[AIM]
Copy every line of the listing that holds the string "starting".

[RECORDED INFORMATION]
------------
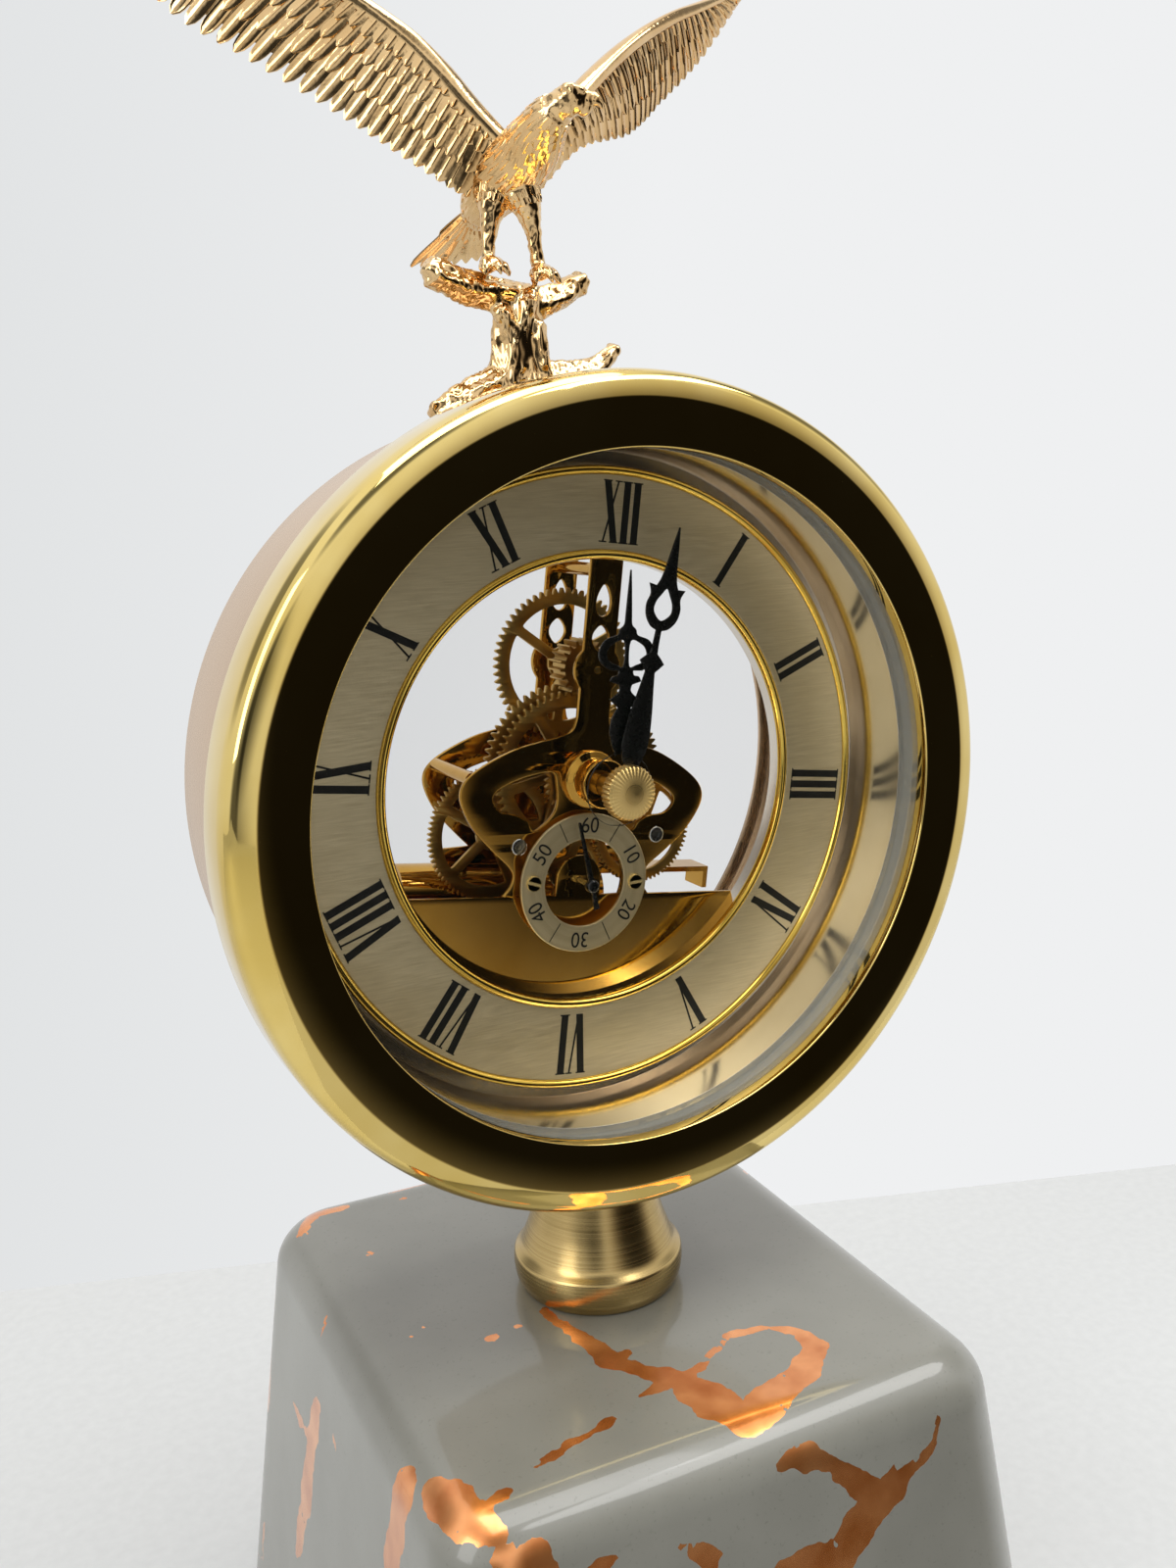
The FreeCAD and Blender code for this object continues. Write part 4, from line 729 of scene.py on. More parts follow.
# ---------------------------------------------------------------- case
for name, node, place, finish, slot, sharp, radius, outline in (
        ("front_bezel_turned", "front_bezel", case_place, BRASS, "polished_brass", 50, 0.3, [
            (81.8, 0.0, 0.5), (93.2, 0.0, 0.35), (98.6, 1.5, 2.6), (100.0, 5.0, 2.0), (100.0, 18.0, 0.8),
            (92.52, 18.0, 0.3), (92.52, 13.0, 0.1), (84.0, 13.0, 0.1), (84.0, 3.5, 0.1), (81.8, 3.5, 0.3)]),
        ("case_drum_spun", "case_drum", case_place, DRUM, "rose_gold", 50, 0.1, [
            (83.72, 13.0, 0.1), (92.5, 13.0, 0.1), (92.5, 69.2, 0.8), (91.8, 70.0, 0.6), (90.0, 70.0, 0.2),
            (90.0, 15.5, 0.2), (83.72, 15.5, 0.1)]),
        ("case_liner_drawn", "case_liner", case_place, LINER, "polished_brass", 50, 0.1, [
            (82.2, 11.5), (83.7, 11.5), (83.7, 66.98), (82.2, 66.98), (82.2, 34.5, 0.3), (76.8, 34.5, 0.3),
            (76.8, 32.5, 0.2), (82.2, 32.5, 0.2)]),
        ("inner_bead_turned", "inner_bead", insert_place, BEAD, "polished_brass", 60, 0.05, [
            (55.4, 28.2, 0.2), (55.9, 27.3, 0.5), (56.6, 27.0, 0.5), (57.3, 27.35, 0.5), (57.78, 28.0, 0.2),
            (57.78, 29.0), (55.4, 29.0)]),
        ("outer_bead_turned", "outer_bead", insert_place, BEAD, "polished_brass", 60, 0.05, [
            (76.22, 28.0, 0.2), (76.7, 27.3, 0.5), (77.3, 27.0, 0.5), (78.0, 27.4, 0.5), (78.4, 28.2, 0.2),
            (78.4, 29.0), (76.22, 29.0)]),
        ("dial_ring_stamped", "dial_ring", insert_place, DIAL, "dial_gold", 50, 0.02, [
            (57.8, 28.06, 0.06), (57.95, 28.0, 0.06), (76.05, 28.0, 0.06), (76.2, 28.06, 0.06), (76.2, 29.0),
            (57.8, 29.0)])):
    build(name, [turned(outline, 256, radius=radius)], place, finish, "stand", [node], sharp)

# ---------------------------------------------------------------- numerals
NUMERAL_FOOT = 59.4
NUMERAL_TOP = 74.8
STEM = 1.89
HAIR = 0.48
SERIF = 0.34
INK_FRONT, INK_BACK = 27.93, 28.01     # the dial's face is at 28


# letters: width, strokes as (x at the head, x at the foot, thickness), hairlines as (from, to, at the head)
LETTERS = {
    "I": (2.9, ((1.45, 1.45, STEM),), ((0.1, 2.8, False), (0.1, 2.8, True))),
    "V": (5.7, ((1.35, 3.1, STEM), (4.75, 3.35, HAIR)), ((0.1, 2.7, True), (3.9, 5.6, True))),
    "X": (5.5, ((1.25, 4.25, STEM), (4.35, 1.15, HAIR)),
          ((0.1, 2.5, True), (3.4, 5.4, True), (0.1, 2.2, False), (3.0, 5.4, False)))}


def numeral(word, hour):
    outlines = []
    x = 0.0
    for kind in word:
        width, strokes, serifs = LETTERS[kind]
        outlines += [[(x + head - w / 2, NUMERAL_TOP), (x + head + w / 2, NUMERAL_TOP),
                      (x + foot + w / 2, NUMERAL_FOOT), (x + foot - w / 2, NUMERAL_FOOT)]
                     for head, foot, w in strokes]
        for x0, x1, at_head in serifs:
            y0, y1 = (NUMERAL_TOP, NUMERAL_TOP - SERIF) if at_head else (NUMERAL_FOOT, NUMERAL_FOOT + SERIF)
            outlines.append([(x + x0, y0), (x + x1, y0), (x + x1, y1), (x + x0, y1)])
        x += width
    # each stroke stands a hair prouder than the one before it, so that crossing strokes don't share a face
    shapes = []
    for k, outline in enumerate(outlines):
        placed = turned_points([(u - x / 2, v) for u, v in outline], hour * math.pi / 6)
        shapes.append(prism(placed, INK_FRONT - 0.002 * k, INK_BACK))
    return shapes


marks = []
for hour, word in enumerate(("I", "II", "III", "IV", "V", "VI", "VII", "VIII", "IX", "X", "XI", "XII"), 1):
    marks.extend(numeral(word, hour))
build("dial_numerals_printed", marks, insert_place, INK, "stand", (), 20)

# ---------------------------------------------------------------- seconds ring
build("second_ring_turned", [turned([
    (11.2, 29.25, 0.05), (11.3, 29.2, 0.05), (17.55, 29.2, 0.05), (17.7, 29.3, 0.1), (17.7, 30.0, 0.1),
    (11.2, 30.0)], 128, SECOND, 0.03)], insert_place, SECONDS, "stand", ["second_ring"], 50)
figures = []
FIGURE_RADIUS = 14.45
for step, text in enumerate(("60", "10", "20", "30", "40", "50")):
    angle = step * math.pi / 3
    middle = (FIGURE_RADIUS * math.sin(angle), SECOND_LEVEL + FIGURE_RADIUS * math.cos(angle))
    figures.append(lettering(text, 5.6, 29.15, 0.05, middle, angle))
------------
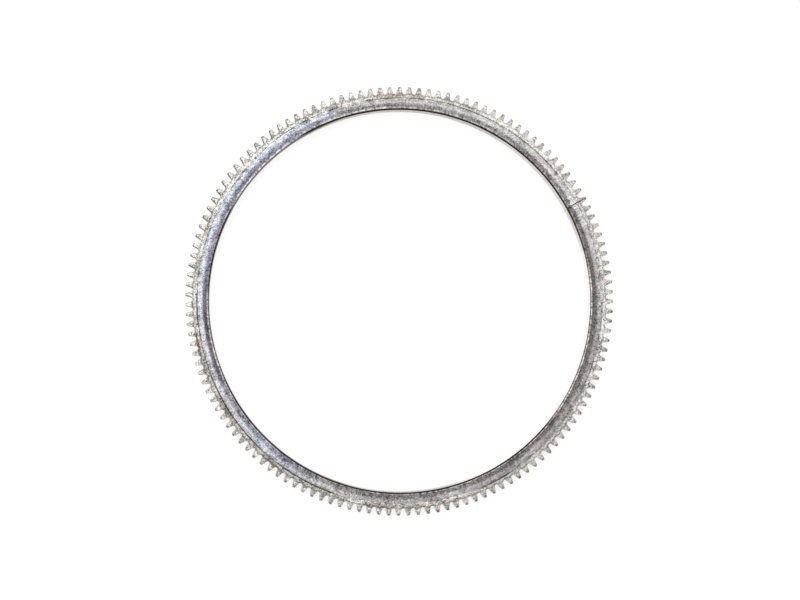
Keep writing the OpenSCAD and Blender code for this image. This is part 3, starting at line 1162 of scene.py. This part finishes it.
------------
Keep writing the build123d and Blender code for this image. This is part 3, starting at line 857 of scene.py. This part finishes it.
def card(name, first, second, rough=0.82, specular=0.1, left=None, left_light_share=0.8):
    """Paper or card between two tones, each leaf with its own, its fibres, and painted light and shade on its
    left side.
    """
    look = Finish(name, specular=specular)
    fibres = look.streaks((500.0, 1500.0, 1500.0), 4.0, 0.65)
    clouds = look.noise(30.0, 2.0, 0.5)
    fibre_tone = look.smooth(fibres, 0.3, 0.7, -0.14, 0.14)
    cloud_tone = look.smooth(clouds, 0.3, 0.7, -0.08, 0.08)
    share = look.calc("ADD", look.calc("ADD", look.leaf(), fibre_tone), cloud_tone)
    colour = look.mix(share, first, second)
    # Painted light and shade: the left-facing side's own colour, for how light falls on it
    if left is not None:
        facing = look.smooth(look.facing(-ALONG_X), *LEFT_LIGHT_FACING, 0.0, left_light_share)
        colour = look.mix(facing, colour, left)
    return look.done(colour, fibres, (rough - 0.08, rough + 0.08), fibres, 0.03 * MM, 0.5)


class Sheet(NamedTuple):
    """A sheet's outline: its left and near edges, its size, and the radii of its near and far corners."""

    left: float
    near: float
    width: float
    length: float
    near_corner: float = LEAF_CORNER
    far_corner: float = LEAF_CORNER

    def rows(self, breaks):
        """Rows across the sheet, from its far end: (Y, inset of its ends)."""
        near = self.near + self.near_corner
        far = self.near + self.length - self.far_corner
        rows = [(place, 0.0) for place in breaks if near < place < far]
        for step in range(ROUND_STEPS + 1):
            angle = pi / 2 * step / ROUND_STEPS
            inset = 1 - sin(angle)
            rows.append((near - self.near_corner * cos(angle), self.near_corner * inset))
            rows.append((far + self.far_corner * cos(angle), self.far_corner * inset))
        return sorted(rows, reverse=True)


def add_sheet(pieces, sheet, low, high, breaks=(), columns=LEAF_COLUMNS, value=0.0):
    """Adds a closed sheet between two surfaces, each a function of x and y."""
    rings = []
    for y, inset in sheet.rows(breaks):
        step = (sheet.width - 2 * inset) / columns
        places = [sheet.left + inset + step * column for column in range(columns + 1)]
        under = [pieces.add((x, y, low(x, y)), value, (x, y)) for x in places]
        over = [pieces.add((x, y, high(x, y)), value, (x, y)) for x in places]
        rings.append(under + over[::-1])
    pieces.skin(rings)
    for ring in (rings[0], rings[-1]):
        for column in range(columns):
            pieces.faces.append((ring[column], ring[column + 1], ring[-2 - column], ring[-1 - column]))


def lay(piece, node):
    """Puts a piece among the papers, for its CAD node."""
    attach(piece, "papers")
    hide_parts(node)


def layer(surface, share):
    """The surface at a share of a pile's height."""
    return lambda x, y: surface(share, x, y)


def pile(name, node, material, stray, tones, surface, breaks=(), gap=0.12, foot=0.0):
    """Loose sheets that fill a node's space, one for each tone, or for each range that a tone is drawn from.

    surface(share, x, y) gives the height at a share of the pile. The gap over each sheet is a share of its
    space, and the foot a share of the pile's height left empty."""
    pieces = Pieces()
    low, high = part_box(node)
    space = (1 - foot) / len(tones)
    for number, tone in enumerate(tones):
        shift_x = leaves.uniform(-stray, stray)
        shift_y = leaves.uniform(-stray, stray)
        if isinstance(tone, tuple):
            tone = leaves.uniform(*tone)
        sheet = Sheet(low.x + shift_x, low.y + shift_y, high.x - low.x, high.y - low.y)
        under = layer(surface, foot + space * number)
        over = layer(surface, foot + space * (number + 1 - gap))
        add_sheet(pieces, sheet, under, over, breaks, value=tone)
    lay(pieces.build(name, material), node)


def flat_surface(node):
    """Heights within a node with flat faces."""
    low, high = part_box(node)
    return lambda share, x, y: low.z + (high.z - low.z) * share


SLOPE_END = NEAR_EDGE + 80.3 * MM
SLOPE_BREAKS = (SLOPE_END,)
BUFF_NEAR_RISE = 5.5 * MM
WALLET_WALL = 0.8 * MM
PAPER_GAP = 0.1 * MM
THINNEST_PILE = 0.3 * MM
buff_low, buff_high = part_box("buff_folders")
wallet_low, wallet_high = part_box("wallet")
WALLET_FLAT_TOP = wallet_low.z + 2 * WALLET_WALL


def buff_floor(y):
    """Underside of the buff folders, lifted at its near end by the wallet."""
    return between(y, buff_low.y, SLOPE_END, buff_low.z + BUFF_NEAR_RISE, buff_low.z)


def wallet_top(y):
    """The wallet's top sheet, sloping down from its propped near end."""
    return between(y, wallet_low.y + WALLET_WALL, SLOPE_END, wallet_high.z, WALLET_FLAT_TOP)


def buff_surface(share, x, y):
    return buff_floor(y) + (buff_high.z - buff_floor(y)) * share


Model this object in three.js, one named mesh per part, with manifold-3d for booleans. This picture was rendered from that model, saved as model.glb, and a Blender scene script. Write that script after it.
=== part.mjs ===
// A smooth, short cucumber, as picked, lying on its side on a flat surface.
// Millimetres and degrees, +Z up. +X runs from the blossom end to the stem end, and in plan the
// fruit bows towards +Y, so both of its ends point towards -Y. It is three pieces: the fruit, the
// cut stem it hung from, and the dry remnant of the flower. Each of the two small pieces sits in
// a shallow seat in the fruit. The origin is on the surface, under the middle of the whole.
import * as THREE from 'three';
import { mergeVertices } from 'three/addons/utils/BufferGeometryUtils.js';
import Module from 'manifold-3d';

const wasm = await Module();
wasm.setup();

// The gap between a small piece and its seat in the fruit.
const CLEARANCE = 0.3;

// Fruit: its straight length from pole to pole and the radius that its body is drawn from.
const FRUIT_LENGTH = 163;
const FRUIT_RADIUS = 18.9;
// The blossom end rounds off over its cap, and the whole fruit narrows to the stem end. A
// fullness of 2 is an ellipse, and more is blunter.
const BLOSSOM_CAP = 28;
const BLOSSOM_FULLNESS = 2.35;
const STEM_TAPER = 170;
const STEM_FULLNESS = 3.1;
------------
[CORRECT OUTPUT]
Keep writing the OpenSCAD and Blender code for this image. This is part 3, starting at line 1162 of scene.py. This part finishes it.
Keep writing the build123d and Blender code for this image. This is part 3, starting at line 857 of scene.py. This part finishes it.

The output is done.